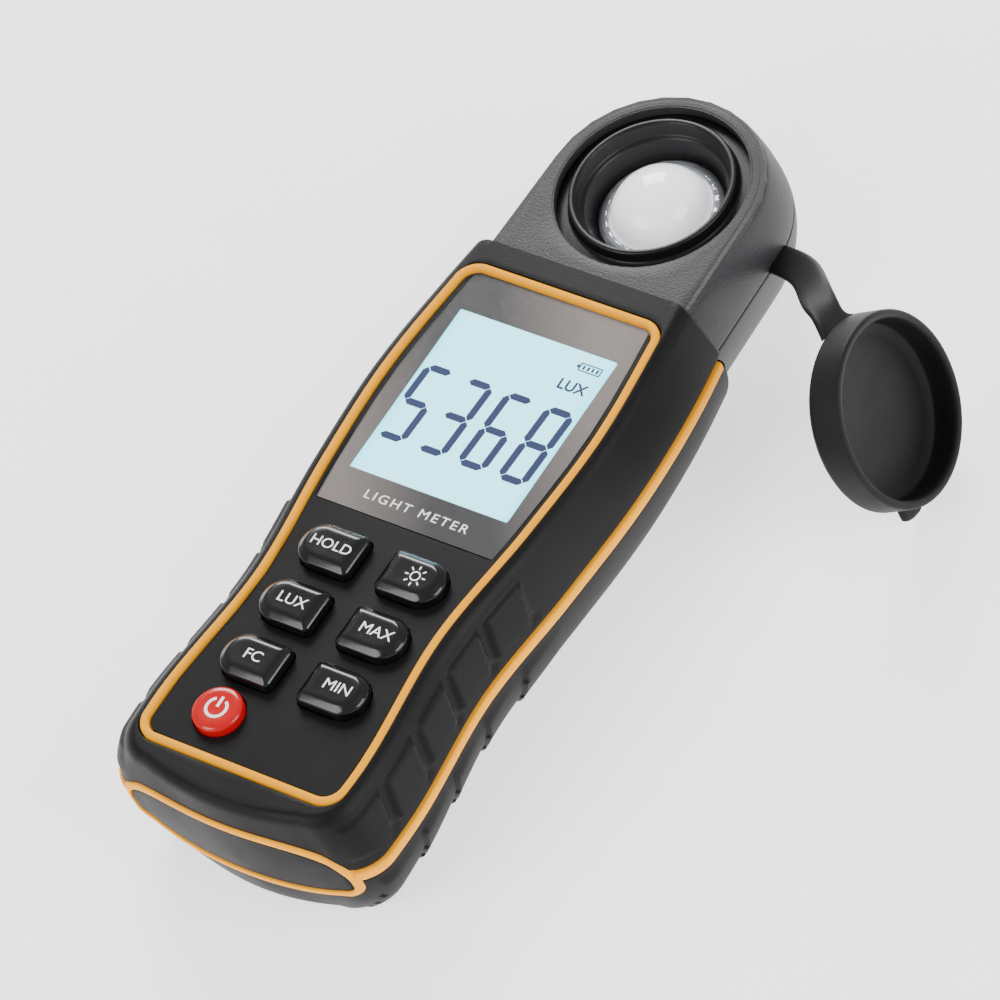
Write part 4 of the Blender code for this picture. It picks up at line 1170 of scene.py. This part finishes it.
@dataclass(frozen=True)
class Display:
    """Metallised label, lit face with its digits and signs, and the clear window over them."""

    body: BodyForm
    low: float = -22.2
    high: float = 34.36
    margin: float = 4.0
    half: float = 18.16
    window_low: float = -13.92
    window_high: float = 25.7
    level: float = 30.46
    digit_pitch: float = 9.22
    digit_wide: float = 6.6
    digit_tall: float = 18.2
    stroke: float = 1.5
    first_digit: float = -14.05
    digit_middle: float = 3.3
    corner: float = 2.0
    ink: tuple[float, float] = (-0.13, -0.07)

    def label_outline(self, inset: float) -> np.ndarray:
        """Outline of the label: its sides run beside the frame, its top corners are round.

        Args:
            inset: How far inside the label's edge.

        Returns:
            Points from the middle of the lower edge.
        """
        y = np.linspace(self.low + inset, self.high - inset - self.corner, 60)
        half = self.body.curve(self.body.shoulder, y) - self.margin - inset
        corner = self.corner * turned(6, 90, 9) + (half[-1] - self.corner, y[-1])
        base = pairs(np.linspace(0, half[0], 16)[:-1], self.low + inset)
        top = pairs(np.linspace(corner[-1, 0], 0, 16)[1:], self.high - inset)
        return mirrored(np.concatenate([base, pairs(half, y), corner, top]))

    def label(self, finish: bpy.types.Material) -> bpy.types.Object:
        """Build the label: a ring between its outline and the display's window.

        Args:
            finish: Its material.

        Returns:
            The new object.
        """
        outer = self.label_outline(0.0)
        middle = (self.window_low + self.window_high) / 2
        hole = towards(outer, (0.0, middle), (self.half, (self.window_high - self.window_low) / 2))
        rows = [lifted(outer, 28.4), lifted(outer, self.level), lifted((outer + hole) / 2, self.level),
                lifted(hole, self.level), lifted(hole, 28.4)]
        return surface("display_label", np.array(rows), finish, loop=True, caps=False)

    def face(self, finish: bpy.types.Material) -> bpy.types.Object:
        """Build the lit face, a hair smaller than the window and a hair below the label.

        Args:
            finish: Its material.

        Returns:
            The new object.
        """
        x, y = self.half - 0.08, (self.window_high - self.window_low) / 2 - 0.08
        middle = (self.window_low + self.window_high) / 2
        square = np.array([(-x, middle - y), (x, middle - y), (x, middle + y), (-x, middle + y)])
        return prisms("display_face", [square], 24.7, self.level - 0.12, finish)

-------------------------

## [TASK GOAL]
Each line above must be printed exactly as it appears.

## [OUTPUT FOR THIS EXERCISE]
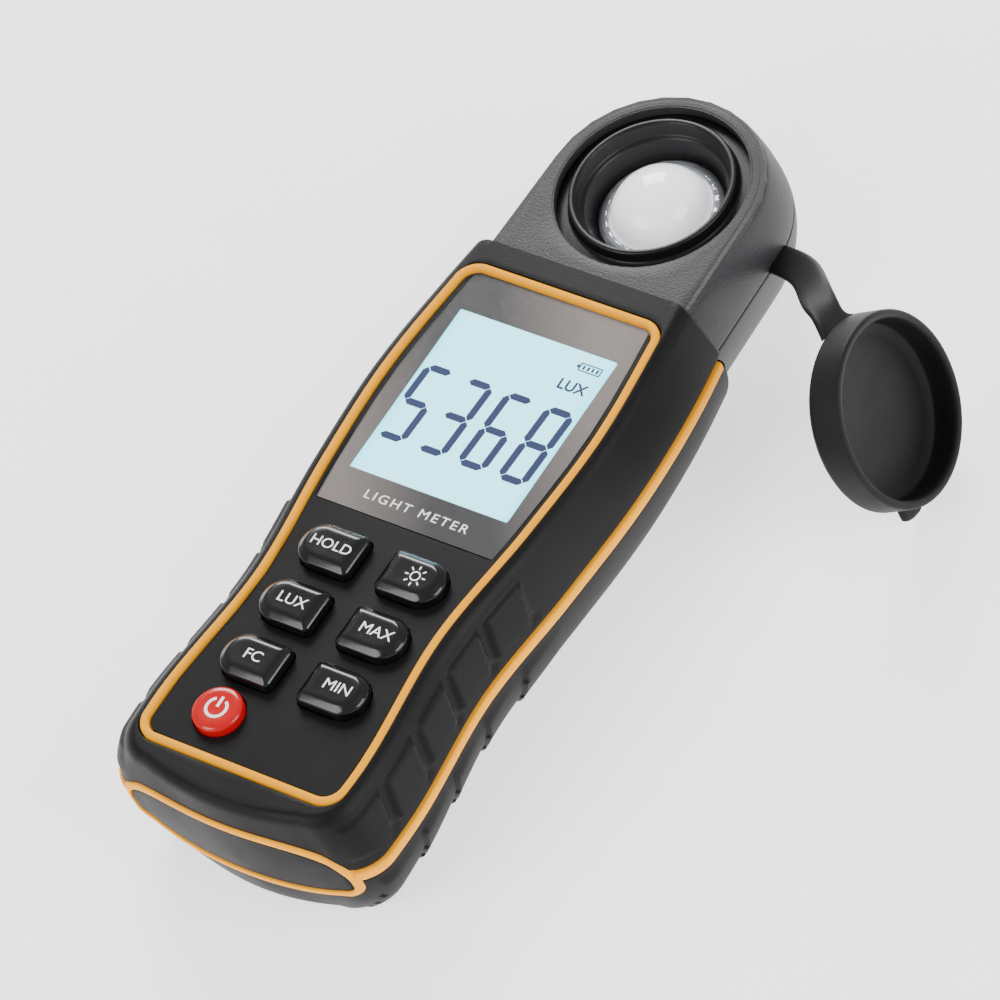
Write part 4 of the Blender code for this picture. It picks up at line 1170 of scene.py. This part finishes it.
@dataclass(frozen=True)
class Display:
    """Metallised label, lit face with its digits and signs, and the clear window over them."""

    body: BodyForm
    low: float = -22.2
    high: float = 34.36
    margin: float = 4.0
    half: float = 18.16
    window_low: float = -13.92
    window_high: float = 25.7
    level: float = 30.46
    digit_pitch: float = 9.22
    digit_wide: float = 6.6
    digit_tall: float = 18.2
    stroke: float = 1.5
    first_digit: float = -14.05
    digit_middle: float = 3.3
    corner: float = 2.0
    ink: tuple[float, float] = (-0.13, -0.07)

    def label_outline(self, inset: float) -> np.ndarray:
        """Outline of the label: its sides run beside the frame, its top corners are round.

        Args:
            inset: How far inside the label's edge.

        Returns:
            Points from the middle of the lower edge.
        """
        y = np.linspace(self.low + inset, self.high - inset - self.corner, 60)
        half = self.body.curve(self.body.shoulder, y) - self.margin - inset
        corner = self.corner * turned(6, 90, 9) + (half[-1] - self.corner, y[-1])
        base = pairs(np.linspace(0, half[0], 16)[:-1], self.low + inset)
        top = pairs(np.linspace(corner[-1, 0], 0, 16)[1:], self.high - inset)
        return mirrored(np.concatenate([base, pairs(half, y), corner, top]))

    def label(self, finish: bpy.types.Material) -> bpy.types.Object:
        """Build the label: a ring between its outline and the display's window.

        Args:
            finish: Its material.

        Returns:
            The new object.
        """
        outer = self.label_outline(0.0)
        middle = (self.window_low + self.window_high) / 2
        hole = towards(outer, (0.0, middle), (self.half, (self.window_high - self.window_low) / 2))
        rows = [lifted(outer, 28.4), lifted(outer, self.level), lifted((outer + hole) / 2, self.level),
                lifted(hole, self.level), lifted(hole, 28.4)]
        return surface("display_label", np.array(rows), finish, loop=True, caps=False)

    def face(self, finish: bpy.types.Material) -> bpy.types.Object:
        """Build the lit face, a hair smaller than the window and a hair below the label.

        Args:
            finish: Its material.

        Returns:
            The new object.
        """
        x, y = self.half - 0.08, (self.window_high - self.window_low) / 2 - 0.08
        middle = (self.window_low + self.window_high) / 2
        square = np.array([(-x, middle - y), (x, middle - y), (x, middle + y), (-x, middle + y)])
        return prisms("display_face", [square], 24.7, self.level - 0.12, finish)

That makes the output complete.